Bhutan-India relations: India only tolerates a puppet regime in Bhutan. In 1975, India deployed 100,000 troops in Sikkim and then annexed it as the 22nd state of the Indian Union.

China-India relations: RAW continues to finance the East Turkestan independence movement, the separatists in Xinjang. RAW has also facilitated a triangular partnership among the East Turkestan independence movement, the Islamic movement of Uzbekistan and the Tehreek-e-Taliban Pakistan.

India also has four major territorial disputes with China: Arunachal Pradesh and Tawang district are both controlled by India but claimed by China and Aksai Chin and Shaksgam Valley are both controlled by China but claimed by India.

Nepal-India relations: The Maoist insurgents of Nepal are said to have ‘multiple links with India’. There’s documentary evidence that “some ex-servicemen from the Indian Army and the ex-Gorkha soldiers trained the Maoist Peoples’ Liberation Army (PLA)”.

Nepal’s opposition parties continue to accuse India of “meddling in Nepal’s internal affairs”. In 2001, King Birendra, Queen Aishwarya and eight other members of Nepal’s royal family were killed. Pushpa Prachanda, the chairperson of the Nepalese Maoist Party, claimed that the killings were “planned by India’s intelligence agency RAW”. India only tolerates a puppet regime in Nepal.

In 1962, India’s Indo-Tibetan Border Police took administrative control of Kalapnai which is claimed by Nepal. India also has a dispute over Susta, an area that’s around 35,000 acres. India wants a subservient Nepal.

Pakistan-India relations: From 1984 till 2004, the Sundarji Doctrine aimed at ‘penetrating deep into Pakistani territory’ through ‘sledgehammer blows’ with the goal of ‘cutting Pakistan into two”. After the failure of the Sundarji Doctrine, Indian generals came up with ‘Cold Start’ that aimed at invading Pakistan for ‘shallow gains’. After the failure of the Cold Start, the Modi-Doval Doctrine now finances the activities of the Balochistan Liberation Army, the Balochistan Republican Army, the TTP and the LeJ. India wants a puppet regime in Pakistan. India wants a subservient Pakistan. India wants a Pakistan that is dependent on India.

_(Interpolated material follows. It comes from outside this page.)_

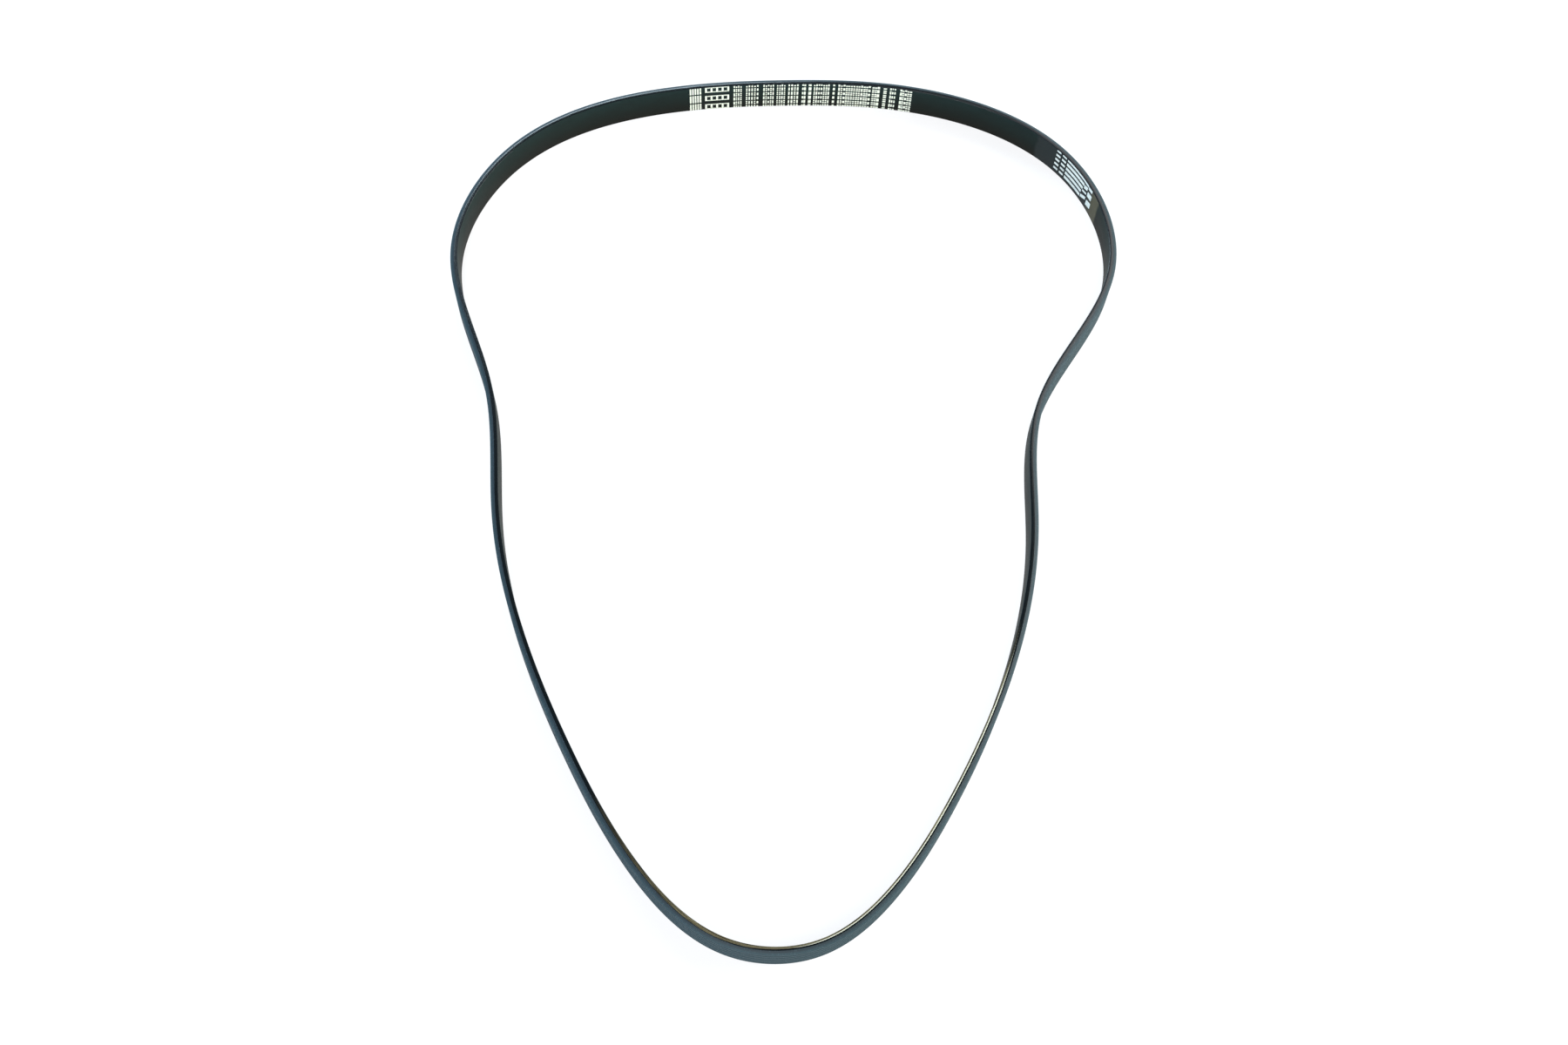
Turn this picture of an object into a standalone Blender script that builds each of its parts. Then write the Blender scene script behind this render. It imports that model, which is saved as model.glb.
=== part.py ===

India has a long history of financing and manipulating ethnic divisions and political dissent in at least five of her six neighbours. RAW sows the seeds of terrorism, militancy and insurgency in at least five of India’s six neighbours.

In the Sri Lankan Civil War, India trained the Liberation Tigers of Tamil Elam who killed 23,327 of their fellow citizens and wounded 60,000. In Bangladesh, RAW trained the Mukti Bahini and the Shanti Bahini. In Tibet, India trained the Khampa rebels. This is India’s way of trying to dominate the region.

 

The writer is a columnist based in Islamabad.